Think Of Tomorrow, a 1991 offering from the reconstituted Pentangle, was recorded for the German Hypertension label in, literally, a rush due some bizarre disturbances with airline booking due the quickly escalating Gulf War and the fact that band was caught off guard by the Hypertension's sudden offer to record the group, which resulted in the group not having quite a full album's worth of material to record.

Lead guitar duties were taken up by Bert Jansch's friend Peter Kirtley, a finger style electric blues guitarist, with Nigel Portman Smith and Gerry Conway returning on bass and drums respectively.

What gives most of this material a kick is that Jansch, having fully recovered from alcoholism, was writing some of the best songs of his storied career was combining themes of ecological demise along feeling relationships and combining them with music that sported brilliant melodies.

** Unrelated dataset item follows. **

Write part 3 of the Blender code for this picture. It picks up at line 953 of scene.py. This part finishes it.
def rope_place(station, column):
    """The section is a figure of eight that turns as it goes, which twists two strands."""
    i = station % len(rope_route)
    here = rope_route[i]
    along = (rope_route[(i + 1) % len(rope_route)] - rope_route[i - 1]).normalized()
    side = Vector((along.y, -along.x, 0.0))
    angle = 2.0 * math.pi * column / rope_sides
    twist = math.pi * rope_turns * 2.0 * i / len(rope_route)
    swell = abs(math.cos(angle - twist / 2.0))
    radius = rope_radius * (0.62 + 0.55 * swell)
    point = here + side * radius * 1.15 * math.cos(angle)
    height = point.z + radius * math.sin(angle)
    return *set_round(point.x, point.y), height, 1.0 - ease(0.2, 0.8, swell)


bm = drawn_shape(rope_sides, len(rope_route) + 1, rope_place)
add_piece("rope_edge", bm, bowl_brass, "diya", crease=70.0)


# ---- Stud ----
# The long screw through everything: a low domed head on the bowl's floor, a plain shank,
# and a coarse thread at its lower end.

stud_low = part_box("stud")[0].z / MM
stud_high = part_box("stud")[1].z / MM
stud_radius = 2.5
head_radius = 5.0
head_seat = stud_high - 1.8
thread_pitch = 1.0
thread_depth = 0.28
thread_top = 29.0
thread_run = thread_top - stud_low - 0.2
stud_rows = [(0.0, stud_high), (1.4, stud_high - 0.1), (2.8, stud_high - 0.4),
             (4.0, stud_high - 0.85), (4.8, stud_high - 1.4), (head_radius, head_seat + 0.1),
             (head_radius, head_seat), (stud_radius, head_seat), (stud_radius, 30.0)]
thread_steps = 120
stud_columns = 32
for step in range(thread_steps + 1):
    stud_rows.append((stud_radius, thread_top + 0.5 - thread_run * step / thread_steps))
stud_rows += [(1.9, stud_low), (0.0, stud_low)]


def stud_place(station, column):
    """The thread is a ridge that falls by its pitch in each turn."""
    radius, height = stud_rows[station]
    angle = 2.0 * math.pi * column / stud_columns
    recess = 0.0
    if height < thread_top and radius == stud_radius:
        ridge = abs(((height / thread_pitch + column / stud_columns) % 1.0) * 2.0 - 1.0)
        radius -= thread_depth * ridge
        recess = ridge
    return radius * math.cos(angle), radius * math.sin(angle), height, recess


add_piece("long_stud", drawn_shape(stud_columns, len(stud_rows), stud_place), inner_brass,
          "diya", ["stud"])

Standouts include the album's first four songs which display vintage Jansch songwriting such as O'er The Lonely Mountain, Baby It's Over, Share A Dream, and The Storyteller (Paddy's Song). Jaqui Mcshee sings beautifully in a more 'breathy' vocal style and still has great vocal range to match her penchant infuse this material with emotion without sounding cloying.

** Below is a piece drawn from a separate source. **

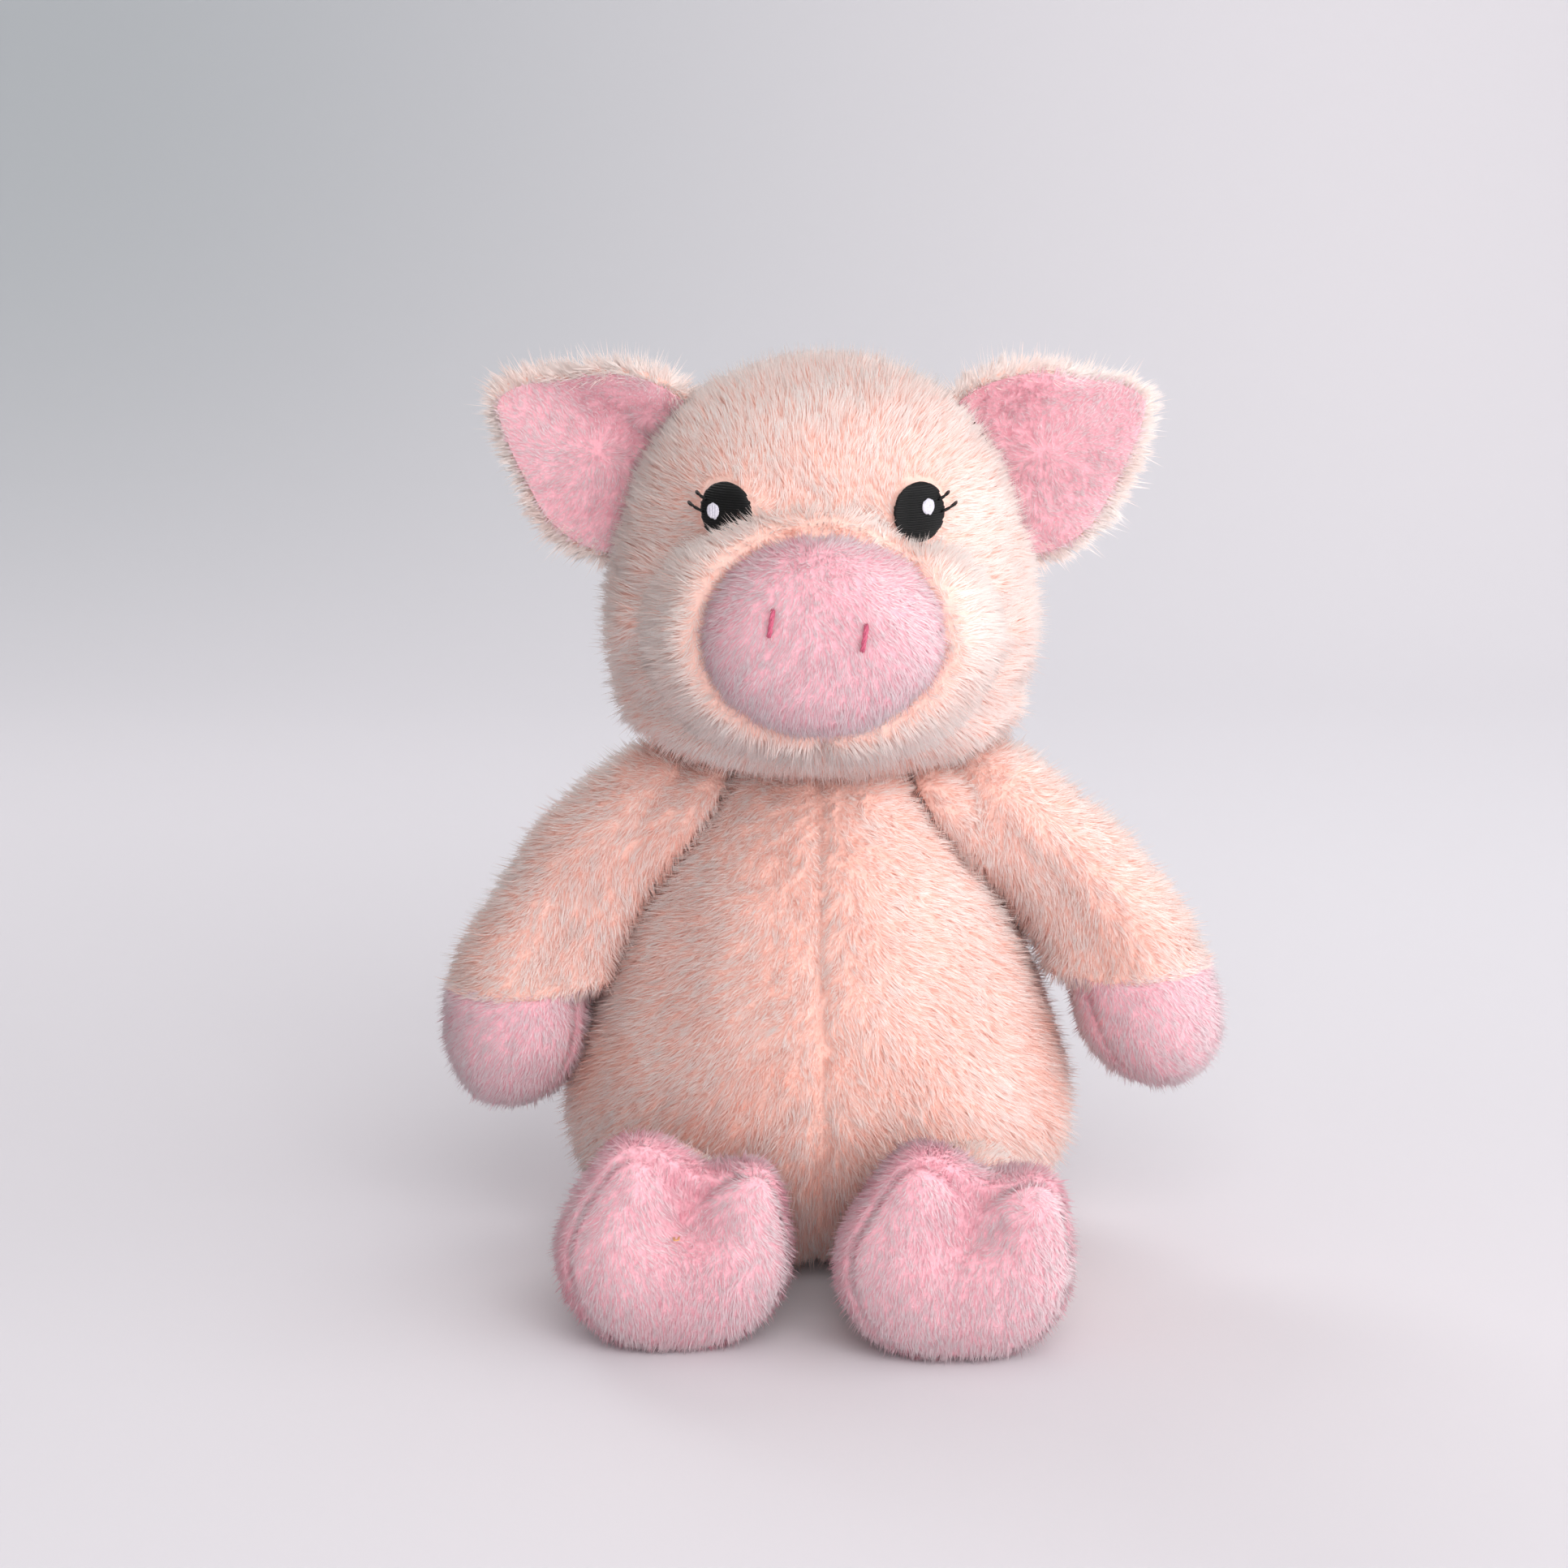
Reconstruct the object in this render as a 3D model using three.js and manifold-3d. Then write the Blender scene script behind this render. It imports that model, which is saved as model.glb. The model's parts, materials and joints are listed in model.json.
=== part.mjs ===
// A stuffed pig that sits upright: pile covers over soft fill, sewn at the neck, shoulders, hips and ears.
// Millimetres, +Z up. The pig looks along -Y, so its own left side is +X.
import * as THREE from 'three';
import { mergeVertices } from 'three/addons/utils/BufferGeometryUtils.js';
import Module from 'manifold-3d';

const wasm = await Module();
wasm.setup();

// Cloth and clearances
const clothThickness = 2.4;
const seamGap = 0.5;
const fillGap = 0.4;
const neighbourGap = 0.4;
const flatDepth = 0.5;
const overrun = 500;

// Torso: a pear that is widest low down, flat where it sits
const torsoHeight = 128;
const torsoHalfWidth = 61;
const torsoFront = 50;
const torsoBack = 46;
const closingSeamLength = 44;
const torsoShares = [
  // height, width, front, back
  [0, 0, 0, 0],
  [0.015, 0.46, 0.34, 0.52],
  [0.08, 0.83, 0.72, 0.86],
  [0.2, 0.99, 0.95, 1],
  [0.35, 0.99, 1, 0.98],
  [0.5, 0.88, 0.93, 0.9],
  [0.66, 0.75, 0.8, 0.78],
  [0.81, 0.58, 0.63, 0.63],
  [0.92, 0.42, 0.46, 0.46],
  [0.985, 0.22, 0.25, 0.25],
  [1, 0, 0, 0],
];

// Bag of plastic pellets that weighs the seat down
const pelletBagHalfWidth = 34;
const pelletBagHalfDepth = 27;
const pelletBagHeight = 20;
const pelletBagLift = 6;

// Head
const headBottom = 117;
const headHeight = 98;
const headHalfWidth = 51;
const headFront = 47;
const headBack = 45;
const headForward = 4;
const headShares = [
  // height, width, front, back
  [0, 0, 0, 0],
  [0.035, 0.56, 0.56, 0.52],
  [0.11, 0.88, 0.87, 0.82],
  [0.25, 0.975, 0.97, 0.95],
  [0.42, 1, 1, 1],
  [0.6, 0.93, 0.96, 0.97],
  [0.75, 0.825, 0.86, 0.87],
  [0.88, 0.63, 0.68, 0.68],
  [0.965, 0.36, 0.4, 0.4],
  [1, 0, 0, 0],
];

// Muzzle, a cream mound sewn over a hole in the face, and the snout pad that closes it. The muzzle has its
// place as shares of the head's height and front, and the pad stands out from a share of the muzzle.
const muzzleHalfWidth = 41;
const muzzleHalfHeight = 30.5;
const muzzleDepth = 41;
const muzzleRiseShare = 0.413;
const muzzleRootShare = 0.468;
const snoutHalfWidth = 27;
const snoutHalfHeight = 22.5;
const snoutDepth = 27.5;
const snoutLift = 4;
const snoutRootShare = 0.585;
const snoutRimShare = 0.2;
const moundShares = [
  // depth, width and height alike
  [0, 0],
  [0.08, 0.72],
  [0.26, 0.96],
  [0.46, 1],
  [0.68, 0.93],
  [0.86, 0.73],
  [0.965, 0.42],
  [1, 0],
];

// Embroidery: how proud the thread stands, and the places on the face. An eye stands a little way above
// the edge of the muzzle, and each nostril has its place as a share of the snout pad.
const threadHeight = 1;
const eyeHalfWidth = 5.7;
const eyeHalfHeight = 6.3;
const eyeSpreadShare = 0.416;
const eyeLift = 1.2;
const glintSizeShare = 0.29;
const glintOutwardShare = 0.35;
const glintRiseShare = 0.1;
const nostrilHalfWidth = 0.7;
const nostrilHalfHeight = 3.4;
const nostrilSpreadShare = 0.363;
const nostrilRiseShare = 0.173;
const nostrilTilt = 9;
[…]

Kirtley supplies the gritty blues number Meat On The Bone, which would not sound out of place on a Chris Rea album, and the band follows with a composition Ever Yes, Ever Know, which sounds like one the better tracks on Renaissance's Asure D'or album from 1979. Good Stuff.

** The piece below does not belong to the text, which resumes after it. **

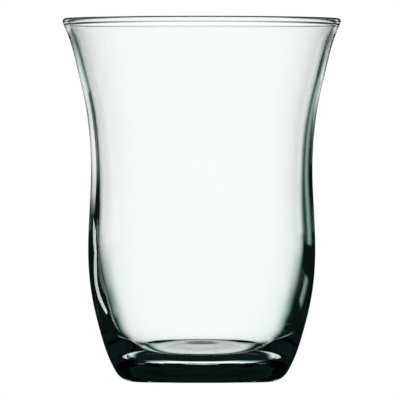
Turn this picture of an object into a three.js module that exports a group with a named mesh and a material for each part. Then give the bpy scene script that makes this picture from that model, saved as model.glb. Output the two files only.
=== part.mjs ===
// A Turkish tea glass: one piece of clear pressed glass with a wide flared mouth, a gentle waist,
// a full belly and a thick base. It is a surface of revolution about +Z, in millimetres, and it
// stands on the plane z = 0 with the origin at the middle of its foot.
import * as THREE from "three";

// Driving dimensions
const GLASS_HEIGHT = 80;
const LIP_THICKNESS = 1.4;
const LIP_LEAN = THREE.MathUtils.degToRad(24); // how far the lip leans out from upright
const LIP_CENTRE_RADIUS = 29.93;
const FOOT_OUTER_RADIUS = 14.9; // outer edge of the flat ring that the glass stands on
const FOOT_INNER_RADIUS = 12.6;
const PUSH_UP_HEIGHT = 0.2; // how far the underside is hollowed inside that ring
const HEEL_RADIUS = 4.7; // rounding between the foot and the side
const HEEL_LEAN = THREE.MathUtils.degToRad(29); // the side's lean where the rounding ends
const FLOOR_HEIGHT = 4.8; // thickness of the base at its middle

// Stations of the outer side above the heel, as [radius, height]
const OUTER_SIDE = [
  [20.35, 5.1],
  [22.3, 10.9],
  [23.9, 17.4],
  [24.8, 23.9],
  [25, 29.5], // belly
  [24.72, 37.5],
  [24.36, 46.8], // waist
  [24.7, 54.2],
  [25.75, 61.9],
  [27.3, 68.6],
  [29.2, 75.7],
];

// Stations of the inner side below the lip, from the mouth down to the floor
const INNER_SIDE = [
  [27.88, 76.1],
  [25.93, 69.4],
  [24.1, 61.9],
  [22.9, 54],
  [22.5, 46.8], // waist
  [22.55, 37.5],
  [22.75, 30], // belly
  [22.35, 24.9],
  [21.5, 19.9],
  [20.4, 15.6],
  [18.95, 11.4],
  [17.13, 8.4],
  [15.5, 6.6],
  [13.5, 5.4],
  [5.1, 4.9],
];

// How finely the round outline is cut into flats
const SIDES_AROUND = 64;
const STEPS_PER_STATION = 2;
const HEEL_STEPS = 6;
const LIP_STEPS = 6;
const PUSH_UP_STEPS = 3;

const MATERIAL = {
  color: 0xdcebe6, // clear soda-lime glass with a faint green cast
  roughness: 0.03,
  metalness: 0,
  transparent: true,
  opacity: 0.35,
};

// The underside, from the axis out to the foot ring: a shallow dome with its apex on the axis.
function undersideOutline() {
  return Array.from({ length: PUSH_UP_STEPS + 1 }, (_, step) => {
    const share = step / PUSH_UP_STEPS;
    const height = PUSH_UP_HEIGHT * (1 - share * share);
    return new THREE.Vector2(FOOT_INNER_RADIUS * share, height);
  });
}

// The heel: a round arc from the flat foot up to the leaning side.
function heelOutline() {
  const centre = new THREE.Vector2(FOOT_OUTER_RADIUS, HEEL_RADIUS);
  const sweep = Math.PI / 2 - HEEL_LEAN;
  return Array.from({ length: HEEL_STEPS + 1 }, (_, step) => {
    const turn = (sweep * step) / HEEL_STEPS;
    return new THREE.Vector2(
      centre.x + HEEL_RADIUS * Math.sin(turn),
      centre.y - HEEL_RADIUS * Math.cos(turn),
    );
  });
}

// The fire-polished lip: half a circle square to the leaning wall, from outside over to inside.
function lipOutline() {
  const radius = LIP_THICKNESS / 2;
  const centre = new THREE.Vector2(LIP_CENTRE_RADIUS, GLASS_HEIGHT - radius);
  return Array.from({ length: LIP_STEPS + 1 }, (_, step) => {
    const turn = (Math.PI * step) / LIP_STEPS - LIP_LEAN;
    return new THREE.Vector2(
      centre.x + radius * Math.cos(turn),
      centre.y + radius * Math.sin(turn),
    );
  });
}

// A smooth curve through a run of stations, between two points that are already placed.
function sideOutline(start, stations, end) {
  const through = [start, ...stations.map((place) => new THREE.Vector2(...place)), end];
  const curve = new THREE.SplineCurve(through);
  return curve.getPoints((through.length - 1) * STEPS_PER_STATION).slice(1, -1);
}

function glassOutline() {
  const heel = heelOutline();
  const lip = lipOutline();
  const floorMiddle = new THREE.Vector2(0, FLOOR_HEIGHT);
  return [
    ...undersideOutline(),
    ...heel,
    ...sideOutline(heel.at(-1), OUTER_SIDE, lip[0]),
    ...lip,
    ...sideOutline(lip.at(-1), INNER_SIDE, floorMiddle),
    floorMiddle,
  ];
}

// The outline turned about the axis. A lathe turns about Y, so the solid is stood up on +Z.
function glassGeometry() {
  return new THREE.LatheGeometry(glassOutline(), SIDES_AROUND).rotateX(Math.PI / 2);
}

const glass = new THREE.Mesh(glassGeometry(), new THREE.MeshStandardMaterial(MATERIAL));
glass.name = "glass";

const teaGlass = new THREE.Group();
teaGlass.add(glass);

export default teaGlass;
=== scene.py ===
"""A Turkish tea glass, empty, standing on a white light table.

The glass is one smooth surface of revolution about +Z, and stands in for the frame's flat-sided
solid. Lengths are written in millimetres and the studio's angles in degrees.
"""
import math

import bpy
import numpy as np
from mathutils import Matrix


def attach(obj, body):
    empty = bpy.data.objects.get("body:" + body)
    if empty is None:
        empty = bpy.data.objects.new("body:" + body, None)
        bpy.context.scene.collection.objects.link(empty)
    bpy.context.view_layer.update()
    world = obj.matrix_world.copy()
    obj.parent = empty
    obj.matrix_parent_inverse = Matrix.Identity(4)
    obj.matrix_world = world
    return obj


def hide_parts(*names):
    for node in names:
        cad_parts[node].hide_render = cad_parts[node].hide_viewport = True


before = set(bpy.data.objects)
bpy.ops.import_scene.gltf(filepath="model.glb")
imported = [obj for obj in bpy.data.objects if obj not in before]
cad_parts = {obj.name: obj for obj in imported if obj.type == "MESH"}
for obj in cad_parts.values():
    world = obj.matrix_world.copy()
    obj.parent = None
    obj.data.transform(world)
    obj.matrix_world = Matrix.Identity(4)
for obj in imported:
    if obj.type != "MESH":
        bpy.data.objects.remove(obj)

MM = 0.001

# The photograph's view, read off in its pixels at the glass's axis. The camera stands far away,
# so that the rim shows as flat an ellipse as it does there.
PICTURE_WIDTH = 400
AXIS_COLUMN = 201.75
FOOT_ROW = 381.8
PIXELS_PER_MM = 4.544
CAMERA_DISTANCE = 2200
SENSOR_WIDTH = 36

# Driving dimensions of the glass
GLASS_HEIGHT = 80
LIP_THICKNESS = 1.4
LIP_LEAN = math.radians(24)  # how far the lip leans out from upright
LIP_CENTRE_RADIUS = 29.93
FOOT_OUTER_RADIUS = 14.9  # outer edge of the flat ring that the glass stands on
FOOT_INNER_RADIUS = 12.6
PUSH_UP_HEIGHT = 0.2  # how far the underside is hollowed inside that ring
HEEL_RADIUS = 4.7  # rounding between the foot and the side
HEEL_LEAN = math.radians(29)  # the side's lean where the rounding ends
FLOOR_HEIGHT = 4.8  # thickness of the base at its middle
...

Unfortunately, the group resort to traditional material such as The Lark In The Clear Air and The Bonny Boy (a Jansch reworking of the trad. song The Trees They Do Grow High), as well a trite pop rock original titled Color My Paint Book, in order to fill up album space which unfortunately puts a damper to the album's last five tracks.

However, when the music on Think Of Tomorrow is good, it's very good. 3 stars.